Ballet Black, Linbury Studio Theatre, London
Reviewed by Zoe Anderson – Monday 14 February 2011
Ballet Black celebrates its 10th anniversary with happy confidence and a noticeable gear change. The company was founded to bring more black dancers into ballet and its aim was to provide role models.
Founder Cassa Pancho would look forward to the day when, with black classical dance a familiar part of the landscape, her own troupe would become obsolete. Not any more. This birthday programme shows off Ballet Black’s distinctive repertory and identity.
Will Tuckett’s new Orpheus is Ballet Black’s first narrative work. It’s a departure for Tuckett, too: his best work has tended to emphasise theatre, often using speech and complex design. Here, he has Stravinsky’s 1947 score, no scenery and simple, attractive costumes by Peter Todd.
Tuckett responds with fluid, characterful dances that stress this company’s classicism. Damien Johnson’s Orpheus grieves in steady, lyrical penchées.

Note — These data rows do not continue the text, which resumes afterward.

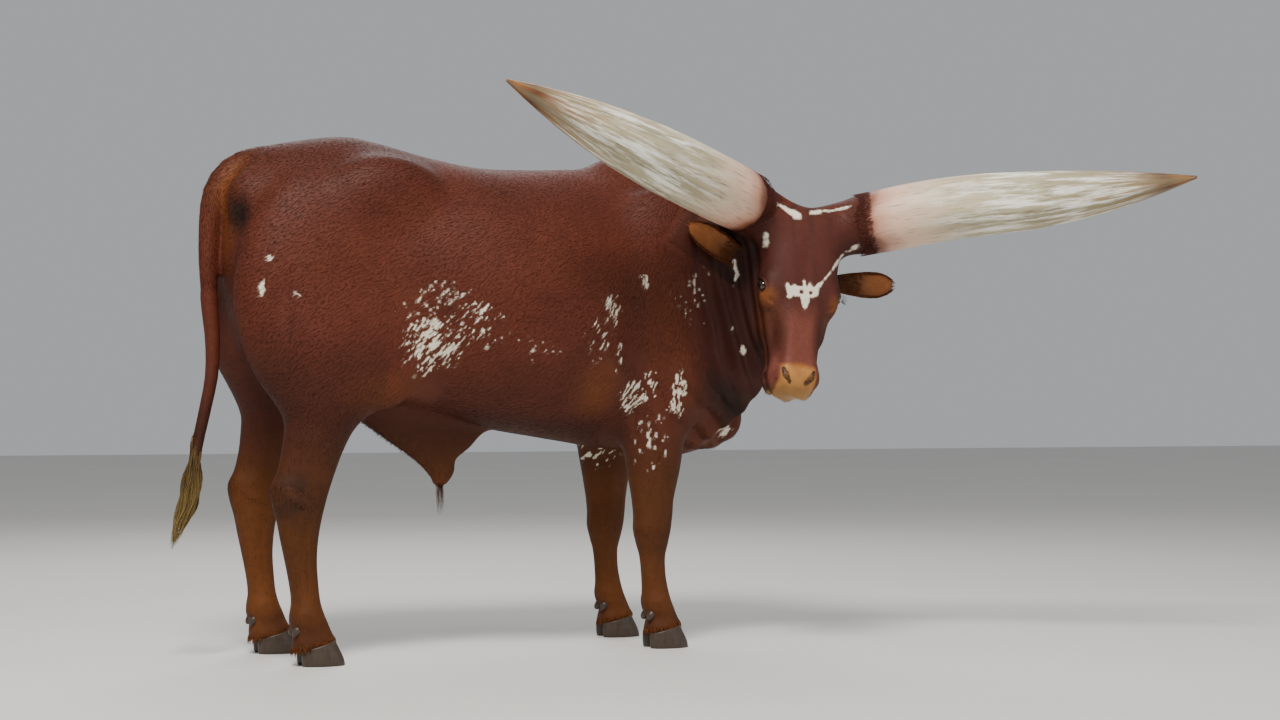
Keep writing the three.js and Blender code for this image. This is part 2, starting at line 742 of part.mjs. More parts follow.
const tailSolid = (grow) => tapered(drawnBack(TAIL_PATH, grow), (t) => TAIL_RADII(t)[1] + grow, 17, 8);
add("tail", tailSolid(0), COAT);
add("tail_switch", tapered(switchCurve, (t) => SWITCH_RADII(t)[1], 8, 9), SWITCH_HAIR);
flesh = flesh.subtract(tailSolid(GAP));

for (const name of Object.keys(SIDES)) {
  const side = SIDES[name];
  const axis = HORN_AXES[name].map((p) => inHead(...p));
  const horn = (grow) => tapered(drawnBack(axis, grow), (t) => HORN_RADII(t)[1] + grow, 11, 14);
  add(`horn_${name}`, horn(0), HORN);
  const root = inHead(side * EAR_ROOT.u, EAR_ROOT.v, EAR_ROOT.s);
  const ear = (grow) => leaf(root, alongHead(...EAR_POINTING[name]), alongHead(0, 1, 0.3), 8, 10, grow);
  add(`ear_${name}`, ear(0), COAT);
  const eyeball = (grow) => {
    const geometry = new THREE.SphereGeometry(EYE_RADIUS + grow, 12, 8);
    geometry.translate(...inHead(side * EYE.u, EYE.v, EYE.s).toArray());
    return solid(geometry);
  };
  add(`eye_${name}`, eyeball(0), EYEBALL);
  flesh = flesh.subtract(horn(GAP)).subtract(ear(GAP)).subtract(eyeball(GAP));
}

// The head parts from the neck behind the jaw, and the neck from the trunk before the shoulders.
const HEAD_CUT = { at: vec(335, -262, 1100), facing: vec(0.14, -0.98, 0.05).normalize() };
const NECK_CUT = { at: vec(232, -120, 1000), facing: vec(0.8, -0.6, 0).normalize() };
const ahead = (cut, shift) =>
  beyond(cut.at.clone().addScaledVector(cut.facing, shift), cut.facing, 3000, 1500);
add("head", flesh.intersect(ahead(HEAD_CUT, GAP / 2)), COAT);
flesh = flesh.subtract(ahead(HEAD_CUT, -GAP / 2));
add("neck", flesh.intersect(ahead(NECK_CUT, GAP / 2)), COAT);
add("trunk", flesh.subtract(ahead(NECK_CUT, -GAP / 2)), COAT);

// The ground is at zero and the origin under the middle of the animal's box.
const extent = new THREE.Box3().setFromObject(model);
const middle = extent.getCenter(vec(0, 0, 0));
model.position.set(-middle.x, -middle.y, -extent.min.z);

export default model;
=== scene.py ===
"""Looks of the Ankole-Watusi steer: one skin over all its flesh, coat, horns, claws, eyes and tail hair."""

import math
from collections import namedtuple
from functools import partial

import bpy
import numpy as np
from mathutils import Matrix, Vector


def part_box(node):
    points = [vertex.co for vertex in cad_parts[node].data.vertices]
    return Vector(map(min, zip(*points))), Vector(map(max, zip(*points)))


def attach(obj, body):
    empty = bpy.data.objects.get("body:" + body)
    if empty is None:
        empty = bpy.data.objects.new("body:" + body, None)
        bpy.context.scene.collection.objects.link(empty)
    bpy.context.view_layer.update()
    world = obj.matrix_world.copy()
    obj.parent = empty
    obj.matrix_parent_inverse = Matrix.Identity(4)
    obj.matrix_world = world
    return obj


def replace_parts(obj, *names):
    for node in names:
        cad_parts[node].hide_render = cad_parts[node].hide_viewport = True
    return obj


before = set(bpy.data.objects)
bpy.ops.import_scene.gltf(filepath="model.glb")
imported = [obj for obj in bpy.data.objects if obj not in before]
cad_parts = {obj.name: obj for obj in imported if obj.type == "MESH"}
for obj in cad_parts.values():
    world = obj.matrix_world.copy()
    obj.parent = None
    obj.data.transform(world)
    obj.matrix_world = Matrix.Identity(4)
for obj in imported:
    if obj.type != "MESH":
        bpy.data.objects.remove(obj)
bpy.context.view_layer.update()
rng = np.random.default_rng(7)

# Sizes of the animal in millimetres, in its own frame: X forward, Y to its left, Z up from the ground.
# A side is -1 for the right and 1 for the left.
WORDS = {-1: "right", 1: "left"}
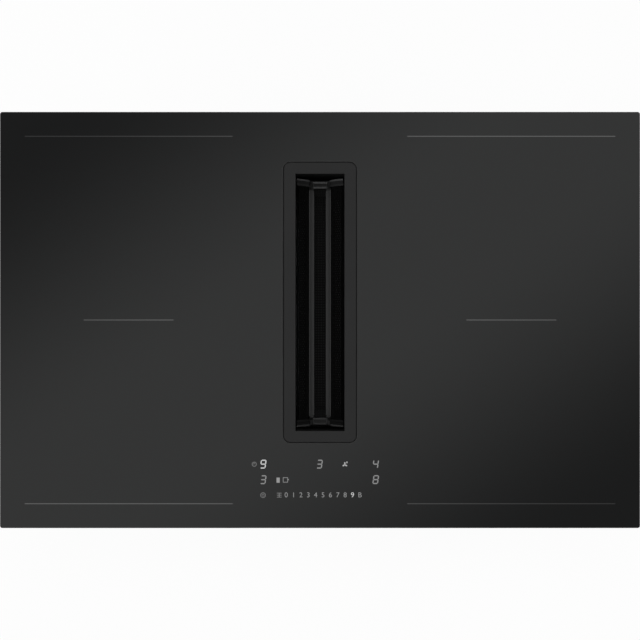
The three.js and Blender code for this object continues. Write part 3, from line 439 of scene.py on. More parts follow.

Sarah Kundi’s ardent Eurydice bourrées through the shades of the afterlife.
There’s a lively musical response in Tuckett’s dance for Orpheus and his friends, with flexed feet and nimble timing. His Furies whirl through, with filigree crowns and spiky, snatching hands and feet. As Hades, Jade Hale-Christofi stalks through his underworld kingdom with regal bearing and a swirling coat.
Tuckett’s pas de deux is weaker, though the dancers are assured in its athletic partnering. Orpheus is blindfolded, rather than turning away from Eurydice. That allows more dance variety, but blurs the pathos of a heroine whose husband refuses to look at her. Elsewhere, Tuckett has vivid dramatic touches. After killing Orpheus in a stylised death scene, the Furies wipe their mouths with naturalistic gusto.

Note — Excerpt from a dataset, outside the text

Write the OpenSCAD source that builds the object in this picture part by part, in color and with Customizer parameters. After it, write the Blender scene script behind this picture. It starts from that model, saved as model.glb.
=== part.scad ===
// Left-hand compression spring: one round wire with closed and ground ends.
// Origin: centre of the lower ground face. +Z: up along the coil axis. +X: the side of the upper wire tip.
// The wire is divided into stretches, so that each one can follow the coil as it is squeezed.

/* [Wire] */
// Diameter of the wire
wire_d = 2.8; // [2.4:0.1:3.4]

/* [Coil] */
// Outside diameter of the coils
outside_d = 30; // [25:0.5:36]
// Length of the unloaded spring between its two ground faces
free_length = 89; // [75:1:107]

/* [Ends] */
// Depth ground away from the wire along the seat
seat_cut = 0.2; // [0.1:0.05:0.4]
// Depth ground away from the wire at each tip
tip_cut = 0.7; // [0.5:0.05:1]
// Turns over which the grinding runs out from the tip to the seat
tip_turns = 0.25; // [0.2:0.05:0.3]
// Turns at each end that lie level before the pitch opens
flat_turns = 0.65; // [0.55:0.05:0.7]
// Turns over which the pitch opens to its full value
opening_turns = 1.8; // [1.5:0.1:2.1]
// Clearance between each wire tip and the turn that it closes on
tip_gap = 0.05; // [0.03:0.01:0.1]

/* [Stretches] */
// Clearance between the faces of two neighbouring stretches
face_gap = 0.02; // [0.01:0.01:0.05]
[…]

The rest of the programme, features highlights from the past decade. Denzil Bailey’s A New Beginning is a friendly display piece. Martin Lawrance’s Pendulum has sleek lines and virtuoso steps, with Jazmon Ross powering through bold turns. Chantelle Gotobed stands out in Henri Oguike’s Da Gamba in the way she places her feet.
Ballet Black’s dancers rise to the rise to the challenges of their repertory, stepping out with greater fluency. The company’s energy and maturity is the best birthday present.